The Parmenides is an unprecedented, baffling, and even bizarre dialogue. Two towering philosophical figures of yesteryear come to town, meet the young and up-and-coming Socrates, listen to him expound his theory of forms; Parmenides criticizes it, causing Socrates to despair; he then encourages him not to lose heart, but hone his philosophical skills, for which Parmenides offers an extended opportunity.
What should perhaps strike the reader is the fact that, for the first time ever in the Platonic corpus, Plato’s pet theory, the Theory of Forms, is put examined and cross-examined to test its coherence. Plato has laid the foundations of the theory, notably in the Meno; suggested it, notably in the Symposium and Cratylus; introduced it, in the Phaedo; elaborated it, in the Republic; applied it, in the Phaedrus. But he has never, ever, let anyone seriously challenge his foundational theory, much less refute it.
In the present dialogue, however, we have arguably the greatest of Presocratic philosophers both challenge and, apparently, demolish the Theory of Forms? Why? And why now, given that, presumably, Plato is the director of the one great educational institution of the time, the Academy, surrounded by brilliant colleagues and students.
Scholars note that there may be cracks in the theoretical edifice Plato has built. That offers an important philosophical motivation: to find the flaws and repair the edifice. But it leaves unanswered the historical question: why now? Why after (or shortly before, depending on the timeline of current events) Plato’s second trip to Syracuse, so promising in its prospect, so disastrous in its outcome, does Plato present a devastating attack on the central pillar of his philosophy? Why risk a breakdown in the idealistic theory that holds Plato’s worldview together?
It seems to me that there is only one plausible scenario that can account for Plato’s composition of the Parmenides. It is the fact that Plato’s Theory of Forms had come under a withering attack. Plato had rivals throughout his career. Most notably, Isocrates the teacher of oratory, had founded his own school in Athens probably before Plato had founded his Academy, and the two schoolmasters had continued to compete for the minds and hearts of prospective students. Yet Isocrates was no philosopher (much as he liked to call himself one, in the suitably broad sense of an intellectual). There were several other Socratics still active who might challenge Plato. But we have no record of their doing so in the public forum.
The one figure that seems to me to incite the Parmenides is the young man who is typically dismissed as too young and too inexperienced: Aristotle of Stagira. He came to Plato’s Academy at the tender age of seventeen, an orphan from the north, but one with good family connections. He likely arrived in the Academy when Plato was in Syracuse on his second visit, trying in vain to support his disciple and the erstwhile royal advisor Dion. Coincidentally, the answerer of the second half of the dialogue is named Aristotle. Commentators are quick to point out that the narrator identifies this Aristotle as one who later became one of the Thirty Tyrants. (Get it?)

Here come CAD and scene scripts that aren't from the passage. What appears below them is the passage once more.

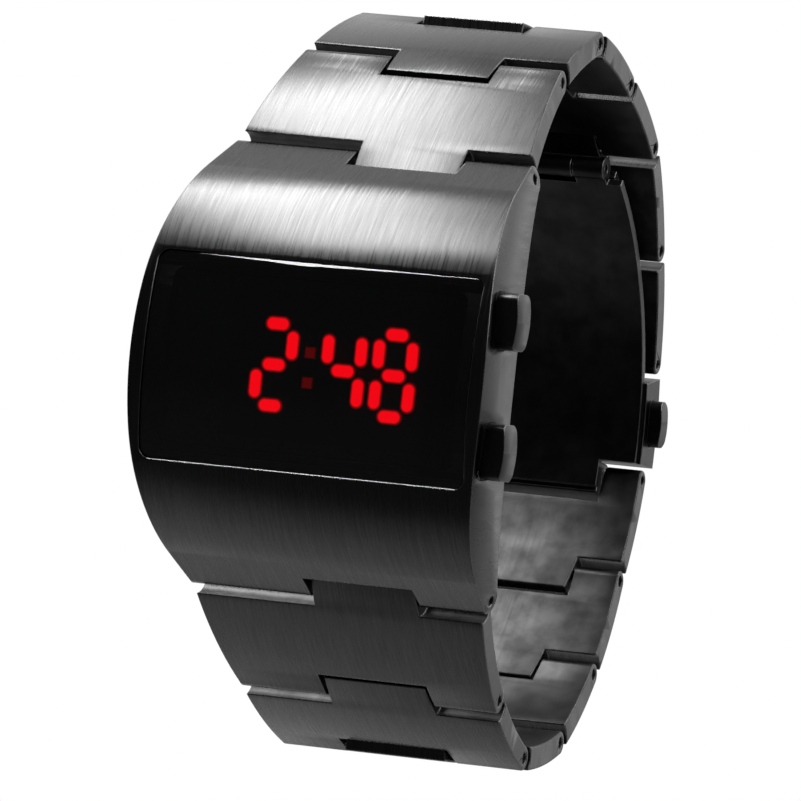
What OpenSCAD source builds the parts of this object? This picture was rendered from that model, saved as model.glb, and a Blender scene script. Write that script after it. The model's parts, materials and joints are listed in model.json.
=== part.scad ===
// Bracelet watch with a curved case, a lit digit display, interlocking pinned links and a folding clasp.
// X runs across the band with the push-pieces on +X, Z points to twelve o'clock and the face looks along -Y.
// The origin is the middle of the loop, where the wrist goes through along X.

/* [Case] */
// Width across the middle of the case
case_w = 37; // [35:0.5:40]
// Width across each end of the case
case_end_w = 30.9; // [30.5:0.1:33]
// Height of the case before its ends are rounded
case_h = 44.8; // [43.6:0.2:47]
// Depth of the case at its middle
case_t = 8.2; // [8.1:0.1:9]
// Distance from the middle of the loop to the front of the case
face_reach = 37; // [36:0.5:39]
// Radius of the gentle curve across the window
face_r = 38; // [36:1:42]
// Half height of that gentle curve
face_half = 7; // [6.5:0.25:7.5]
// Radius of the tighter curve above and below it
shoulder_r = 17.5; // [17:0.25:18.5]
// Slope of the case ends from upright, in degrees
end_slope = 61; // [59:1:63]

/* [Window] */
// Width of the window opening
window_w = 34.1; // [32.8:0.1:34.4]
// Height of the window opening
window_h = 20.5; // [18.8:0.1:20.8]
// Corner radius of the window opening
window_corner = 1.1; // [0.9:0.1:2]
// Thickness of the crystal
crystal_t = 1.2; // [1:0.05:1.3]
// How far the crystal lies below the face of the case
crystal_sink = 0.15; // [0.1:0.05:0.3]
// Thickness of the crystal gasket and of the back gasket
gasket_t = 0.3; // [0.2:0.05:0.35]
// Width of the ledge that carries the crystal
ledge_w = 1.8; // [1.7:0.1:2]

/* [Display] */
// Width of the display panel
panel_w = 22.2; // [21:0.2:22.2]
// Height of the display panel
panel_h = 14.4; // [13:0.2:15]
// Thickness of the display panel
panel_t = 1; // [0.8:0.05:1.05]
// How far the panel sits to the right of the middle
panel_shift = 2.4; // [1.6:0.1:2.4]
// Height of a digit between the middles of its top and bottom bars
digit_h = 7.85; // [7:0.05:8.2]
// Width of a digit between the middles of its side bars
digit_w = 3.4; // [3.2:0.1:3.5]
// Width of a lit bar
bar_w = 1.25; // [1:0.05:1.3]
// Length of an upright bar
bar_long = 2.75; // [2.2:0.05:2.8]
// Length of a level bar
bar_short = 2.35; // [1.9:0.05:2.6]
// Middle of the digit of the hours
hour_x = -3.9; // [-4.4:0.1:-3.6]
// Middle of the digit of the ten minutes
tens_x = 3.2; // [2.8:0.1:3.2]
// Distance from there to the digit of the minutes
digit_pitch = 5.2; // [5.1:0.1:5.4]
// Middle of the colon
colon_x = -0.3; // [-0.5:0.1:-0.1]

/* [Inside] */
// Width of the hollow in the case
hollow_w = 30.6; // [30:0.1:31]
// Height of the hollow in the case
hollow_h = 25; // [24.4:0.1:25.6]
// Thickness of the case back
back_t = 1.1; // [0.9:0.05:1.2]
// How far the case back reaches past the hollow all round
back_lip = 1.3; // [1.2:0.1:1.5]
// Thickness of the circuit board
board_t = 0.6; // [0.5:0.05:0.65]
// Diameter of a coin cell
cell_d = 12.5; // [11.6:0.1:12.5]
// Thickness of a coin cell
cell_t = 1.9; // [1.4:0.05:1.95]
// Distance between the middles of the two cells
cell_pitch = 13.6; // [13.4:0.1:13.8]

/* [Push-pieces] */
// Height of a push-piece
pusher_h = 5.5; // [5:0.1:6]
// Depth of a push-piece from front to back
pusher_d = 3.4; // [3:0.1:3.6]
// How far a push-piece stands out of the case
pusher_out = 1.9; // [1.5:0.1:2.2]
// Travel of a push-piece
pusher_travel = 0.5; // [0.3:0.05:0.55]
// Height of a push-piece above or below the middle
pusher_z = 6.3; // [6:0.1:6.5]
// Distance from the front of the case back to the middle of a push-piece
pusher_y = 4; // [4:0.05:4.2]
// Diameter of the stem
stem_d = 1.5; // [1.2:0.1:1.6]

/* [Bracelet] */
// Thickness of the first links at the case
band_t = 2.6; // [2.5:0.05:2.7]
// Thickness of the last links at the clasp
last_t = 2.1; // [2:0.05:2.3]
// Distance between the pins of the first link on each side
first_pitch = 14.6; // [14:0.1:15]
// Distance between the pins of the other upper links
upper_pitch = 12.4; // [12.2:0.1:12.6]
// Distance between the pins of the other lower links
lower_pitch = 12; // [11.9:0.1:12.3]
// Width of the first link at its far pin
first_w = 27.5; // [26.5:0.1:28.5]
// Width of the last link at its far pin
last_w = 19.6; // [19.2:0.1:20.4]
// How much narrower each link starts than the one before it ends
step_w = 0.1; // [0.05:0.05:1]
// Radius of the outer face of a link
link_r = 40; // [36:1:60]
// Width of the tongues
tongue_w = 11.3; // [10.8:0.1:11.6]
// How far a tongue reaches past its pin
tongue_reach = 2.4; // [2.2:0.05:2.5]
// How much a tongue narrows toward its tip on each side
tongue_draft = 0.4; // [0.1:0.05:0.6]
// Sideways offset of the tongues in the case
case_offset = 3; // [2:0.1:3.2]
// Sideways offset of the tongues at the next pins
second_offset = 1.3; // [0.8:0.1:1.6]
// Diameter of the link pins
pin_d = 1.1; // [1:0.05:1.2]

/* [Clasp] */
// Outer radius of the clasp leaf
leaf_r = 33.5; // [33.4:0.05:33.6]
// Thickness of the leaf and the plate
sheet_t = 0.8; // [0.7:0.05:0.85]
// Width of the plate
plate_w = 19; // [18:0.1:19.2]
// Width of the leaf
leaf_w = 17; // [16.4:0.1:17.4]
// Direction from the middle of the clasp's curve to the hinge of leaf and plate, in degrees
tip_a = 56; // [54:0.5:57]
// Diameter of the hinge knuckles of leaf and plate
tip_d = 2.3; // [2.1:0.05:2.4]
// Width of the knuckle of the leaf
tip_w = 9; // [8:0.1:10]
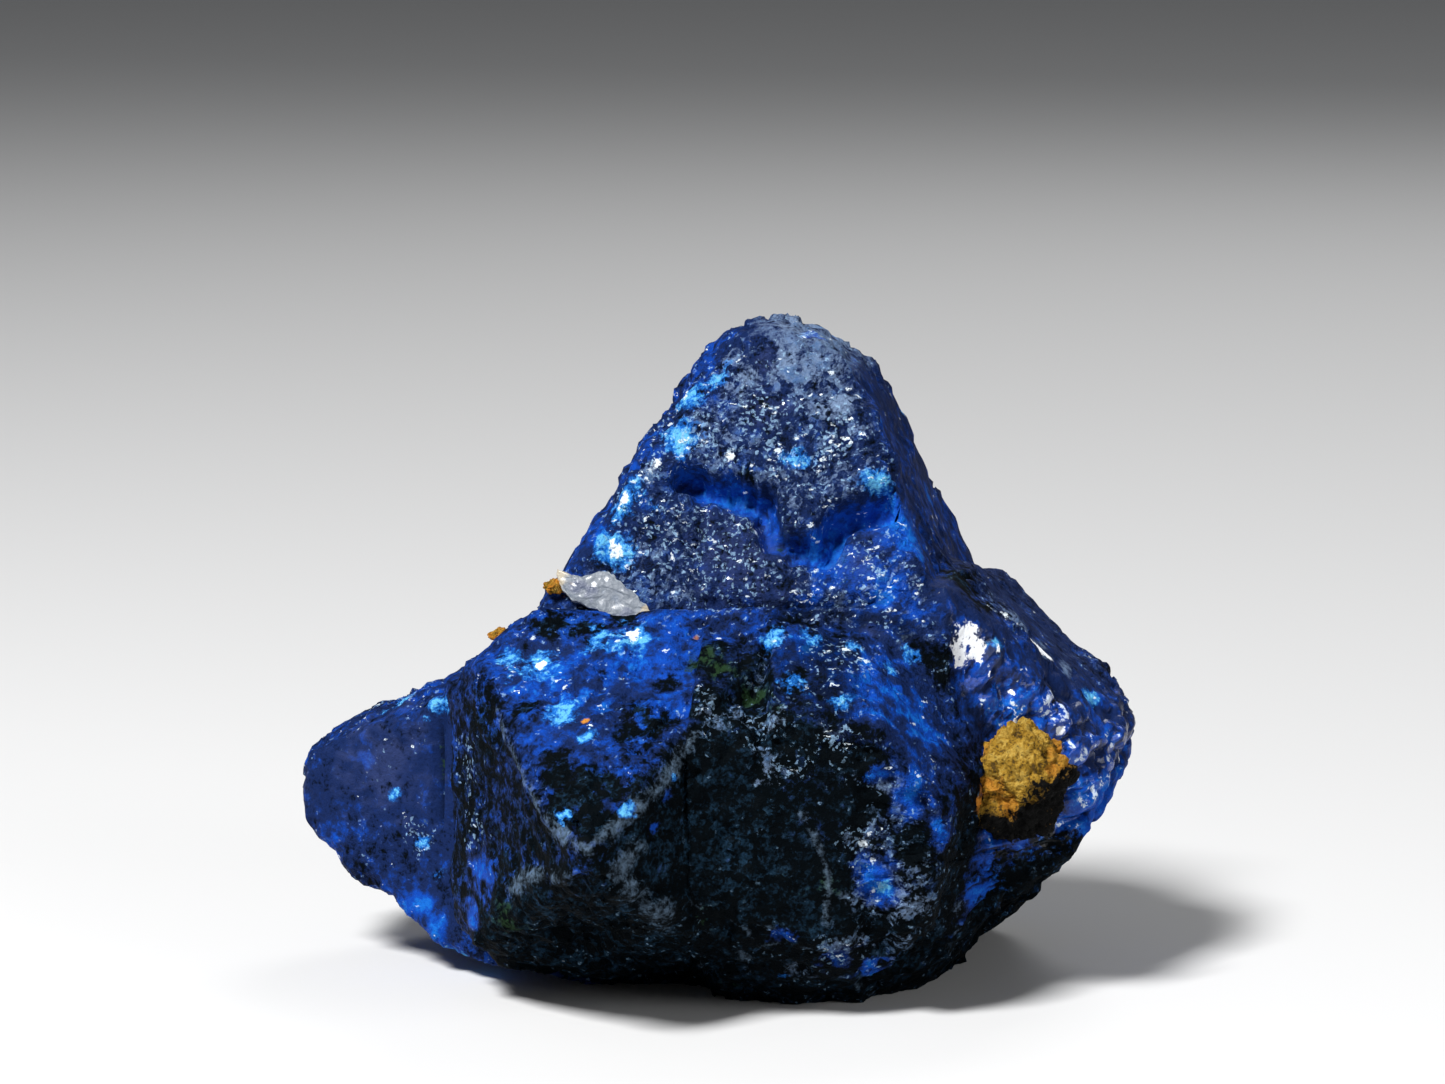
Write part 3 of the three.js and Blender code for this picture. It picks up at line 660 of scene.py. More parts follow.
def patched(points, kind, ragged):
    """How deep each point lies in the patches of this kind: 1 in a middle, and 0 at a rim.

    A patch is 1 - distance / (spread * radius), and `ragged` is the noise that frays its rim.
    """
    depth = np.zeros(len(points))
    for across, up, radius in PATCHES[kind]:
        away = np.linalg.norm(points - seen_at(across, up), axis=1) / (PATCH_SPREAD * radius)
        depth = np.maximum(depth, 1 - away + ragged * (away < 1.8))
    return np.clip(depth, 0, 1)


def near_paths(base, paths, width):
    """1 on one of these paths, as seen from the front, and 0 this far from it or behind."""
    across, up = base.points @ RIGHTWARD, base.points @ UPWARD
    away = np.min([apart(across, up, path) for path in paths], axis=0)
    return ease(base.normals @ TOWARD, 0, 0.2) * ease(width - away, 0, width)


def pale_ridges(base):
    """1 along the middle of the pale ridges and 0 beside them."""
    return np.max([near_paths(base, [path], width) for width, path in RIDGES], axis=0)


def star_relief(base, apart_by):
    """How far each point moves along its normal, and where its cracks, pits and joints lie.

    It is the sum of the forms that grew or wore there: swells, growth steps, blocky plates, tilted
    grains, pits, round lumps, glassy folds and cracks. What is finer than the rows of the lattice
    can hold is left out, and the facets under the painted white highlights are nearly flat.
    """
    points = base.points
    crust, _, _, _, knobs, steps = base.finish.T
    warped = points + 0.1 * np.stack([noise(points, 0.5, seed) for seed in (1, 2, 3)], -1)
    swell = layered(points, 1.3, 5, 3)
    fine = layered(points, 0.36, 9, 3)
    rough = ease(crust + 0.35 * swell, 0.0, 0.9)
    holds = ease(FINE_ROWS - apart_by, 0, 0.1)

    wander = 3.2 * noise(points, 1.5, 71)
    level = np.floor(wander) + ease(wander - np.floor(wander), 0, 0.18)
    plates = cells(warped, PLATE_SIZE, 21, square=True)
    grains = cells(warped, GRAIN_SIZE, 31)
    height = SWELL_HEIGHT * (0.35 + rough) * swell
    height += holds * (0.3 + rough) * (STEP_HEIGHT * level + FINE_HEIGHT * fine)
    height += holds * rough * (PLATE_HEIGHT * (plates.owner - 0.5) + GRAIN_HEIGHT * grains.tilt)

    pits = cells(warped, PIT_SIZE, 51)
    pitted = rough * (pits.owner > 0.5) * ease(0.36 - pits.near, 0, 0.14) * holds
    height -= PIT_DEPTH * pitted
    lumps = cells(warped, LUMP_SIZE, 41)
    height += LUMP_HEIGHT * rough * holds * dome(lumps.near, 0.8) * (lumps.owner > 0.75)

    plated = ease(patched(points, "white", 0), 0, 0.3)
    height *= 1 - 0.9 * plated
    beads = cells(warped * np.array([0.6, 1.0, 1.2]), BEAD_SIZE, 61)
    bead = dome(beads.near, 0.85) * (0.5 + beads.owner)
    knobs = knobs * (1 - plated)
    steps = steps * (1 - plated)
    height += (KNOB_HEIGHT * knobs + FOLD_HEIGHT * steps) * (bead - 1.0)
    bent = points * np.array([0.7, 1.0, 1.0]) + 0.05 * fine[:, None]
    blocks = cells(bent, BLOCK_SIZE, 65, square=True)
    joint = ease(blocks.next - blocks.near, 0, 0.12)
    raised = BLOCK_HEIGHT * steps * (blocks.owner - 0.5) * joint
    height += raised - JOINT_DEPTH * steps * (1 - joint)

    x, _, z = points.T
    on_front = (base.owner == 0) & (base.normals @ CRYSTALS["top"].normals[TOP_FRONT] > 0.93)
    up = z + 0.08 * fine
    above = up - np.interp(x, *zip(*CRACK))
    height += np.where(on_front, LEDGE_HEIGHT * ease(above, 0, 0.1) * ease(-above, -1.3, -0.4), 0)
    crack = on_front * ease(CRACK_REACH - apart(x, up, CRACK), 0, 0.17)
    fine_crack = on_front * ease(FINE_CRACK_REACH - apart(x, up, FINE_CRACK), 0, 0.08)
    height -= CRACK_DEPTH * crack + FINE_CRACK_DEPTH * fine_crack
    height -= SEAM_DEPTH * near_paths(base, SEAMS, SEAM_REACH)
    height += RIDGE_HEIGHT * pale_ridges(base)

    height *= 0.3 + 0.7 * ease(base.valley, 0.02, 0.35)
    height = np.where(height > 0, HIGHEST * np.tanh(height / HIGHEST), height)
    flake = np.mean([on_front_side(*place) for place in FLAKE_OUTLINE], axis=0)
    below_flake = ease(1.0 - np.linalg.norm(points - flake, axis=1), 0, 0.4)
    height -= below_flake * np.maximum(height + 0.03, 0)
    joints = steps * (1 - joint) + knobs * ease(0.9 - bead, 0, 0.9)
    return height, rough, fine, np.clip(crack + 0.5 * fine_crack, 0, 1), pitted, joints


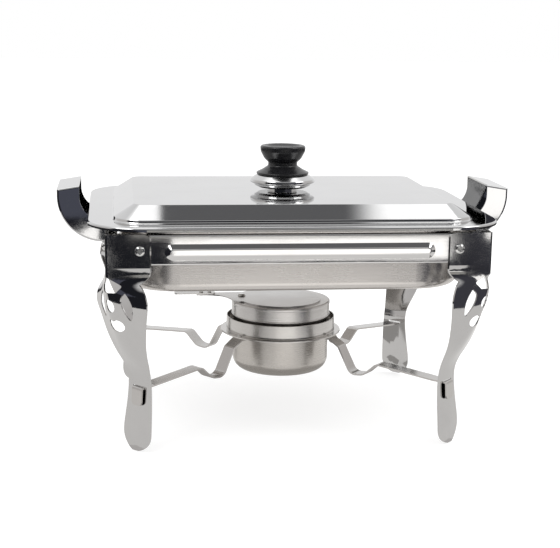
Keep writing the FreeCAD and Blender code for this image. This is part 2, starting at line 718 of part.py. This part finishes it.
# ---- support arms ----------------------------------------------------------------------------
ankle_x = -FRAME_X - LEG_SHEET + ANKLE_IN / math.sqrt(2)
ankle_y = -FRAME_Y - LEG_SHEET + ANKLE_IN / math.sqrt(2)
arm_reach = math.hypot(ankle_x, ankle_y)
arm_turn = math.degrees(math.atan2(ankle_y, ankle_x))

arm_path = [
    (48.6, RING_FLANGE_Z, 0),
    (58.2, RING_FLANGE_Z, 3.0),
    (69.0, 73.4, 4.0),
    (82.4, 49.2, 8.0),
    (95.5, 50.6, 11.0),
    (108.6, 62.6, 7.0),
    (arm_reach - 12.0, ARM_HOOK_Z + 0.4, 20.0),
    (arm_reach + 2.6, ARM_HOOK_Z, 2.6),
    (arm_reach + 3.5, ARM_TAB_Z, 0),
]
arm = sheet_face(arm_path, -ARM_T)
arm.translate(V(0, -ARM_W / 2, 0))
arm = arm.extrude(V(0, ARM_W, 0))
tab_corners = [e for e in arm.Edges if e.BoundBox.ZMax < ARM_TAB_Z + 0.1 and abs(e.Length - ARM_T) < 1e-6]
arm = arm.makeFillet(3.5, tab_corners)
arm = arm.cut(cylinder(RING_RIVET_HOLE_R, 8, V(RIVET_ON_RING, 0, RING_FLANGE_Z - 4)))

ring_rivet = turned([
    (0, RING_SEAT + 1.2, 0),
    (1.5, RING_SEAT + 1.2, 0.6),
    (2.2, RING_SEAT, 0),
    (RING_RIVET_R, RING_SEAT, 0),
    (RING_RIVET_R, RING_FLANGE_Z - ARM_T, 0),
    (2.3, RING_FLANGE_Z - ARM_T, 0),
    (2.0, RING_FLANGE_Z - ARM_T - 0.9, 0.3),
    (0, RING_FLANGE_Z - ARM_T - 0.9, 0),
], RIVET_ON_RING)

ring_rivets = []
for corner_name, sx, sy in CORNERS:
    placed = arm.rotated(V(0, 0, 0), V(0, 0, 1), arm_turn)
    pin = ring_rivet.rotated(V(0, 0, 0), V(0, 0, 1), arm_turn)
    nodes["arm_" + corner_name] = to_corner(placed, sx, sy)
    ring_rivets.append(to_corner(pin, sx, sy))
    x, y, _ = pin.CenterOfMass
    hole = cylinder(RING_RIVET_HOLE_R, 8, V(abs(x) * sx, abs(y) * sy, RING_FLANGE_Z - 4))
    burner_ring = burner_ring.cut(hole)
nodes["burner_ring"] = burner_ring
nodes["ring_rivets"] = group(ring_rivets)

# ---- fuel can --------------------------------------------------------------------------------
can_path = [
    (0, CAN_BOTTOM, 0),
    (CAN_R, CAN_BOTTOM, CAN_EDGE),
    (CAN_R, CAN_TOP, 0.9),
    (COVER_HOLE_R + 3.0, CAN_TOP, 0),
]
can = turned_sheet(can_path, CAN_SHEET)
bead = turned([
    (CAN_R - 0.4, RING_SEAT, 0),
    (BEAD_R, RING_SEAT, 0.6),
    (BEAD_R, RING_SEAT + CAN_BEAD_H, 1.4),
    (CAN_R - 0.4, RING_SEAT + CAN_BEAD_H, 0),
])
nodes["fuel_can"] = can.fuse(bead).removeSplitter()

# ---- burner cover and damper -----------------------------------------------------------------
cover = turned([
    (COVER_HOLE_R, COVER_TOP, 0.4),
    (COVER_R, COVER_TOP, 1.3),
    (COVER_R, COVER_TOP - 3.0, 0.5),
    (COVER_INNER_R + 0.6, COVER_TOP - 3.6, 0.3),
    (COVER_INNER_R + 0.6, COVER_LOW + 1.2, 0.3),
    (COVER_R, COVER_LOW + 0.9, 0.3),
    (COVER_R, COVER_LOW, 0.3),
    (COVER_INNER_R, COVER_LOW, 0.2),
    (COVER_INNER_R, CAN_TOP, 0),
    (COVER_HOLE_R, CAN_TOP, 0.4),
])
nodes["burner_cover"] = cover.cut(cylinder(PIN_R - 0.6, 6, V(PIN_X, PIN_Y, CAN_TOP - 2)))


def flat_plate(points, z, t):
    """Flat plate with straight edges between (x, y) corners."""
    corners = [V(x, y, z) for x, y in points]
    return Part.Face(Part.makePolygon(corners + [corners[0]])).extrude(V(0, 0, t))


disc = cylinder(DISC_R, DISC_T, V(DISC_X, DISC_Y, COVER_TOP))
fan_tip = V(FAN_X, 16.0, COVER_TOP)
fan_root = V(PIN_X, -18.0, COVER_TOP)
fan_curve = Part.BSplineCurve()
fan_curve.interpolate([fan_tip, V(-66.0, 14.8, COVER_TOP), V(-57.0, 11.0, COVER_TOP),
                       V(-50.8, 2.0, COVER_TOP), V(-46.4, -9.0, COVER_TOP), fan_root])
fan_back = [fan_root, V(-20.0, 10.0, COVER_TOP), V(-28.0, 25.4, COVER_TOP),
            V(FAN_X, 24.6, COVER_TOP), fan_tip]
fan = Part.Face(Part.Wire([fan_curve.toShape()] + Part.makePolygon(fan_back).Edges))
fan = fan.extrude(V(0, 0, DISC_T))
damper = disc.fuse(fan).removeSplitter()
damper = damper.cut(cylinder(PIN_R + PIN_GAP, 4, V(PIN_X, PIN_Y, COVER_TOP - 1)))
lever_z = COVER_TOP + DISC_T
lever_outline = [(LEVER_TIP_X, 16.4), (LEVER_ROOT_X, 16.0), (LEVER_ROOT_X, 24.2), (LEVER_TIP_X, 25.2)]
lever = flat_plate(lever_outline, lever_z, LEVER_T)
upright = [e for e in lever.Edges if abs(e.BoundBox.ZLength - LEVER_T) < 1e-6]
lever = lever.makeFillet(2.4, upright)
lever_rivets = []
for x in LEVER_RIVETS:
    hole = cylinder(LEVER_RIVET_R + 0.05, 8, V(x, LEVER_RIVET_Y, COVER_TOP - 3))
    damper = damper.cut(hole)
    lever = lever.cut(hole)
    lever_rivets.append(turned([
        (0, lever_z + LEVER_T + 1.1, 0),
        (1.6, lever_z + LEVER_T + 1.1, 0.6),
        (2.3, lever_z + LEVER_T, 0),
        (LEVER_RIVET_R, lever_z + LEVER_T, 0),
        (LEVER_RIVET_R, COVER_TOP, 0),
        (2.0, COVER_TOP, 0),
        (1.8, COVER_TOP - 0.8, 0.2),
        (0, COVER_TOP - 0.8, 0),
    ], x, LEVER_RIVET_Y))
nodes["damper_plate"] = damper
nodes["damper_lever"] = lever
nodes["lever_rivets"] = group(lever_rivets)

pin_foot_r = PIN_R - 0.65
nodes["damper_pin"] = turned([
    (0, lever_z + 1.9, 0),
    (2.8, lever_z + 1.9, 0.8),
    (4.2, lever_z + 0.1, 0),
    (PIN_R, lever_z + 0.1, 0),
    (PIN_R, COVER_TOP, 0),
    (pin_foot_r, COVER_TOP, 0),
    (pin_foot_r, CAN_TOP + 0.05, 0),
    (0, CAN_TOP + 0.05, 0),
], PIN_X, PIN_Y)

os.makedirs("parts", exist_ok=True)
for name, shape in nodes.items():
    shape.exportStep("parts/" + name + ".step")
    solids = len(shape.Solids)
    print(name, solids, round(shape.Volume), "ok" if shape.isValid() else "INVALID")
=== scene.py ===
import json
import math

import bpy
from mathutils import Matrix, Vector

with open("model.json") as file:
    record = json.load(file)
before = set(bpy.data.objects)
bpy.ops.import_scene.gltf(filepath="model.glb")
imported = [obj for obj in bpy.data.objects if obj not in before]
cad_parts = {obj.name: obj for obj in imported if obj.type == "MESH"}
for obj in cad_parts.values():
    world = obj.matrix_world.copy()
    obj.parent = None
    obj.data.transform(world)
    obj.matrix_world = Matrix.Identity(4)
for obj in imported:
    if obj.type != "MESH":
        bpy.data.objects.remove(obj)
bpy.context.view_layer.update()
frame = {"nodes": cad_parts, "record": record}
nodes = frame["nodes"]

# ---- camera -----------------------------------------------------------------------------------
LENS_MM = 83.5
SENSOR_MM = 36.0
YAW = math.radians(7.13)         # to the right of +Y
PITCH = math.radians(11.43)      # downward
ROLL = math.radians(0.83)
DISTANCE = 1.2489
AIM = Vector((-0.0010, 0.0, 0.1334))

# ---- studio -----------------------------------------------------------------------------------
FLOOR_HALF = 9.0
TABLE_HALF_X = 0.295     # table top in front of the dish
TABLE_FRONT = -0.76
TABLE_WIDE_X = 0.60      # table top beside and behind it
TABLE_WIDE_Y = -0.22
TABLE_BACK = 3.0
TABLE_GLOW = 0.85
SHADE_HALF_X = 0.125     # ground shaded by the dish
SHADE_HALF_Y = 0.10
SHADE_GLOW = 0.42
SHADE_Z = 0.0002         # shade and front glow lie just over the table top
GLOW_Z = 0.0004
CARD_Y = -1.14           # upright cards stand beyond the table's front edge
FLAG_Z = 1.2             # overhead flag
BLACK = (0.0, 0.0, 0.0)
PAPER = 0.45
PAPER_GLOW = 0.70


def make_camera():
    """Camera on the photographer's side, a little left of the middle and slightly tilted."""
    forward = Vector((math.sin(YAW) * math.cos(PITCH), math.cos(YAW) * math.cos(PITCH), -math.sin(PITCH)))
    right = forward.cross(Vector((0, 0, 1))).normalized()
    up = right.cross(forward)
    tilted_right = right * math.cos(ROLL) + up * math.sin(ROLL)
    tilted_up = up * math.cos(ROLL) - right * math.sin(ROLL)
    data = bpy.data.cameras.new("camera")
    data.lens = LENS_MM
    data.sensor_width = SENSOR_MM
    data.clip_start = 0.01
    data.clip_end = 50.0
    camera = bpy.data.objects.new("camera", data)
    turn = Matrix((tilted_right, tilted_up, -forward)).transposed()
    camera.matrix_world = Matrix.Translation(AIM - forward * DISTANCE) @ turn.to_4x4()
    bpy.context.scene.collection.objects.link(camera)
    bpy.context.scene.camera = camera


# ---- surface detail, in noise cells to the metre ------------------------------------------------
GRAIN_ACROSS = 900.0     # brushing
GRAIN_ALONG = 12.0
RING_ACROSS = 1400.0     # spun or turned streaks
RING_ALONG = 0.6         # cells to the radian
HAIR = (260.0, 1500.0, 420.0)    # hair scratches left by polishing
CLOUD = 22.0             # handling marks
RIPPLE = 16.0            # slow waves of a pressed sheet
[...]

If that were all, the dramatis persona would be an interesting footnote. But the pièce de résistance of the attack on Plato’s Forms is the Third Man Argument, whose champion is the historical Aristotle. Perhaps Aristotle borrowed that argument from some other philosopher. But we know it from an early dialogue of Aristotle (the work itself is lost, but its existence is well attested), On Ideas (where idea is one of Plato’s favorite words for Form). In that work, Aristotle marshals five arguments for Platonic Forms, along with problems they raise for the theory. One of the arguments in question is the One Over Many principle, according to which for every set of things that are called F (such as the many large things) there is a single form of F-ness (Largeness) that accounts for the property they share. This principle, in turn, becomes a premise in the Third Man Argument.
The argument goes like this:
The Third Man Argument
1. There is one cause of the many Fs, in virtue of which they are F. (OM)
2. The cause of the many Fs is not identical with them. (NI)
3. The cause of the many Fs is F-ness. (F-ness)
4. F-ness is F. (SP)
5. The many Fs and F-ness are all F. (1, 4)
6. There is one cause the many Fs and F-ness, in virtue of which they are F. (1, 5)
7. The cause of the many Fs and F-ness is not identical with them. (2, 6)
8. The cause of the many Fs and F-ness is F-ness1.
9. F-ness1 is F.
. . . .
The point is, that, once you explain the existence of the property by the “one” over many, you can’t stop generating Forms with different subscripts.
The argument is quite brilliant: look at the propositions the philosopher (Plato) needs to justify the existence of Forms. They are three: the One Over Many (OM), Non-Identity (NI), and Self-Predication (SP)—all of which Plato seems to endorse in talking (informally) about the Forms (for he had never given a formal account of his grand theory). If you combine them in an argument, you generate an infinite number of similar Forms, none of which explains anything without the next member of the series. You get a “vicious” regress. The theory is revealed as self-refuting.